When Timothy Morrison, a NSCl aide, heard about a September 7th conversation between Trump and Sondland, it gave him a "sinking feeling". Trump had said "I want no quid pro quo"

from Ukraine — this was well after the whistleblower complaint, meaning the president was intent on denying any such coercion — but he then went on to “insist” that Mr. Zelenskyy publicly announce an investigation into the Bidens and the fictional Ukraine interference in the 2016 election. (Republicans and their media would recite the first part non-stop and leave out the second part). Morrison found it disturbing enough that he, too, had NSC's chief lawyer Eisenberg review it. This was bad foreign policy, Morrison said. He feared Trump's demands could potentially squander a “once-in-a-generation opportunity” to cement good relations with Ukraine's new anti-corruption government.

Laura Cooper, a top Defense Department official in charge of Russia and Ukraine, testified that she and Pentagon officials had warned the White House over the summer that continuing to deny Ukraine security assistance could cause the administration to run afoul of the law. As indeed it did. In January, just as the impeachment trial was beginning, the General Accounting Office said that Trump and his cohort had broken the Impoundment Control Act's law that bars the president from deciding unilaterally not to spend money appropriated by Congress.

Ms. Cooper said that throughout the summer, as Pentagon officials kept sounding the alarm about the legal perils of waiting to provide the aid, the White House, through the budget office, repeatedly "was trying to see if we could push, you know, keep planning to obligate, but keep pushing the obligations until later in the year and still complete them,” Cooper testified.

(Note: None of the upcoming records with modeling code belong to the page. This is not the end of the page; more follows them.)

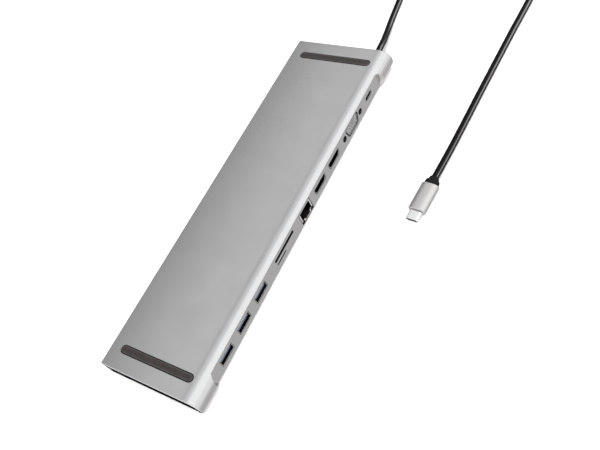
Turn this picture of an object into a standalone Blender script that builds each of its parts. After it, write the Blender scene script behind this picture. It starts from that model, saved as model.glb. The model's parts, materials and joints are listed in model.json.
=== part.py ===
"""Laptop docking station: an aluminium bar with a port side, rubber rests and a fixed USB-C lead.

Frame: +X along the bar towards the end the lead leaves, -Y the port side, +Z up.
The origin is on the resting surface, under the middle of the bar.
Lengths are written in millimetres and turned into metres where a mesh is made.
"""
import math

import bmesh
import bpy
from mathutils import Vector

MM = 0.001
GAP = 0.3                      # clearance between neighbouring pieces

# bar
HALF_LENGTH = 139.2
HALF_DEPTH = 38.8
SHELL_LOW = 1.3                # underside of the housing above the surface
SHELL_TOP = 16.5
NOSE_RADIUS = 8.2
NOSE_Y = NOSE_RADIUS - HALF_DEPTH
NOSE_Z = SHELL_TOP - NOSE_RADIUS
WALL = 1.5
BACK_ROUND = 0.9
END_CHAMFER = 0.5
NOSE_STEPS = 20

# port side
PORT_FACE_Y = -35.7
PORT_WALL_INNER_Y = -33.9
RECESS_HALF = 121.9
RECESS_TOP = 14.45
RECESS_RADIUS = 6.75
PORT_FRONT_Y = PORT_FACE_Y + 0.1

# end plates, base and board
RIM = 1.0                      # housing wall left around an end plate
END_POCKET = 2.2               # depth of the end plate's pocket
BASE_LOW = 2.4
BASE_THICK = 1.6
BASE_TOP = BASE_LOW + BASE_THICK
LIP_TOP = 2.1
BOARD_LOW = 4.6
BOARD_TOP = 5.6
BACK_INNER_Y = HALF_DEPTH - WALL
RIB_FRONT_Y = 33.3
RIB_LOW = 6.6
RIB_TOP = 10.8

# rests and feet
REST_X = 125.9
REST_Y = 1.0
REST_LENGTH = 58.8
REST_WIDTH = 5.6
REST_PROUD = 0.4
REST_POCKET = 0.8
FOOT_X = 116.0
FOOT_LENGTH = 56.0
FOOT_WIDTH = 12.0
FOOT_POCKET = 0.5

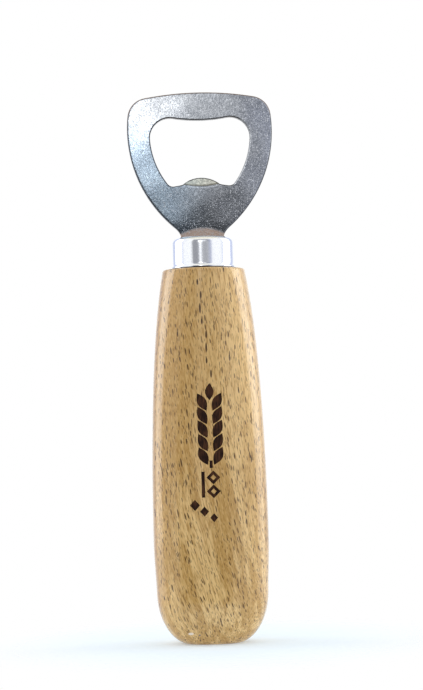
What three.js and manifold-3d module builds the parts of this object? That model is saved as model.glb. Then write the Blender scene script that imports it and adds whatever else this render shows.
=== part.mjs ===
// A bottle opener with a beech handle, standing on the handle's flat end.
// Millimetres, +Z up, origin at the middle of the base, the front of the head facing -Y.
//
// A stamped steel head carries on downwards as a barbed tang. The tang passes through the slot of
// a drawn aluminium ferrule, which caps the handle's turned tenon, and is glued into a blind bore.

import * as THREE from 'three';
import Module from 'manifold-3d';
import { mergeVertices } from 'three/addons/utils/BufferGeometryUtils.js';

// Fit between neighbouring pieces
const GAP = 0.3;

// Handle: round under the ferrule, a flattened oval further down
const HANDLE_LENGTH = 101;
const BODY_HALF_WIDTH = 15.6;
const BODY_FLATNESS = 0.7;
const BASE_HALF_WIDTH = 6.8;
const BASE_ROUNDING = 14;
const BASE_CURVE_REACH = 3.2;
const LOW_HALF_WIDTH = 15.1;
const LOW_CURVE_INSET = 0.1;
const WIDEST_HEIGHT = 28;
const BELLY_CURVE_HEIGHT = 55;
const TAPER_HALF_WIDTH = 14.4;
const TAPER_CURVE_HEIGHT = 84;
const SHOULDER_RADIUS = 11.2;
const SHOULDER_ROUNDING = 0.8;
const ROUNDING_START = 45;
const ROUNDING_POWER = 2.5;
const BORE_RADIUS = 4;
const BORE_BOTTOM = HANDLE_LENGTH - 37;

// Ferrule: a cup turned over the tenon
const FERRULE_TOP = HANDLE_LENGTH + 8.6;
const FERRULE_BOTTOM_RADIUS = 8.4;
const FERRULE_TOP_RADIUS = 8.25;
const FERRULE_CORNER = 1.5;
const FERRULE_WALL = 0.7;

// Head: a plate whose outline is three tangent arcs on each side
const PLATE = 2.2;
const PLATE_BEVEL = 0.4;
const HEAD_BASE = FERRULE_TOP - 0.1;
const HEAD_TOP = HEAD_BASE + 39.5;
const CROWN_RADIUS = 90;
const CORNER_RADIUS = 5.6;
const CORNER_X = 13.9;
const FLARE_RADIUS = 35;
const FLARE_HALF_WIDTH = 19.7;
const FLARE_START = -50;
const NECK_HALF_WIDTH = 5.6;

// Cap opening: straight below, two lobes above with a shallow saddle between them
const OPENING_BOTTOM = HEAD_TOP - 25.5;
const OPENING_TOP = HEAD_TOP - 7.6;
const SADDLE_RADIUS = 40;
const LOBE_RADIUS = 5.4;
const SIDE_CENTRE = new THREE.Vector2(-9.4, HEAD_TOP - 11.1);
const SIDE_RADIUS = 23;
const OPENING_CORNER = 1.9;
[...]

Late in August, a united front of Bolton, Defense Secretary Mark Esper, and Secretary of State Mike Pompeo thought withholding security assistance so wrong that they confronted the president face-to-face in the Oval Office. One by one each made his case why Trump should free up the money. The whistleblower complaint was by then known to Trump, so he knew he'd best make corruption the reason for the freeze. “Ukraine is a corrupt country,” the president said. “We are pissing away our money.” He would not budge.

Politico was the first to report that military aid to Ukraine had been held up. Its August 28th story surprised and angered Congress. Three House committees would shortly announce they would investigate whether Mr. Trump had withheld the aid to pressure Ukraine to investigate Joe Biden and his son. Senator Ron Johnson, Republican of Wisconsin, heard from Sondland that the aid would be unblocked only if the Ukrainians gave Mr. Trump the investigations he wanted. Johnson arranged a call to the president. When he asked Mr. Trump directly if the aid was contingent on getting investigations, Trump replied in a shower of expletives that there was no such demand and he would never do such a thing.

By mid-August, Pentagon lawyers were growing increasingly concerned about how to lawfully implement a lengthy hold. With time running out, in an e-mail to the Pentagon on September 10th, Michael Duffey tried to absolve the White House of any responsibility for not delivering the funds to Ukraine in time, that it was up to the Defense Department to do more to ensure that the aid be released to Ukraine by the September 30th deadline. Elaine McCusker, the Pentagon's acting comptroller, shot back, “You can’t be serious,” she wrote. “I am speechless.”

With the pressure of exposure coming from all sides, Trump lifted the hold the next day, September 11th.